Tuesday, October 9, 2018
INR update: FII outflows pickup as RBI aggressively defends 74
US10Y-2Y yield spread has widened to 36 bps which is the highest in the last 4 months indicating improved market confidence in long term inflation outlook for the US. Ongoing Italian budget concerns has resulted in Italy 10y yields touching 3.62% (up 90 bps in the last 1 month). US10 Y yields have broken the multiyear crucial level of 3.11% and is currently at 3.24%. In spite of all this USD index is unable to sustain above 200WMA at 95.7 currently. As we go near the US midterm elections on 6th November there is a possibility that political risks start getting priced in the greenback resulting in a 2-3% pullback. Consensus estimates currently indicate that Trump’s Republicans will retain the Senate while the House of Representative will have a democratic majority.

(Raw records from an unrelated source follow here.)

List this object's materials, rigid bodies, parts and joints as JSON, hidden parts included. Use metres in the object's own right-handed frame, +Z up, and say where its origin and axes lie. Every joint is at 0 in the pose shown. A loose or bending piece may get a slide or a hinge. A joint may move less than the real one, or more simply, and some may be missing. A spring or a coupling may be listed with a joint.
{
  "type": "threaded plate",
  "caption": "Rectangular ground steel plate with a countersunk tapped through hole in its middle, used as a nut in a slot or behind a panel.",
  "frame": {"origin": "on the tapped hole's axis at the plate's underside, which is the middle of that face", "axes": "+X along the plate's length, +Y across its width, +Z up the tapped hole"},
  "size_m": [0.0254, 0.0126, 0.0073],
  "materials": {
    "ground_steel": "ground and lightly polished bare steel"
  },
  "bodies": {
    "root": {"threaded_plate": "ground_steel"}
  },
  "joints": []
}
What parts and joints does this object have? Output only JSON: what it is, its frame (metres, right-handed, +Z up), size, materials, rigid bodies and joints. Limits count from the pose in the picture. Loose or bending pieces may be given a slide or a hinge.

The view of USD getting sold on the back of these political risks fails if we get a weekly closing above 96 on the dollar index.
USDINR 1m NDF is trading 15p right and oil continues to trade above 84 levels. EM currencies have been stable since the week opened yesterday morning except for a mild depreciation in CNH on the back of PBOC rate cut on Sunday. RBI on Friday indicated that interest rates would not be raised to protect the currency and since then RBI has more aggressively defended 74 levels. FII outflows have picked up substantially, October MTD outflows is $2.3bn as compared to $2.9bn for the whole of September 2018. RBI is likely to defend 74.20 aggressively during the day but overnight USDINR could see higher levels as oil remains at elevated levels along with an overhang of dollar strength across. RBI’s monetary policy stance gives more reason for speculators to bet against the Rupee. Even if we see dollar weakness ahead of the US midterm elections we will see limited INR appreciation as buyers would line up at lower levels. CMP 74.05, Range 73.85-74.20.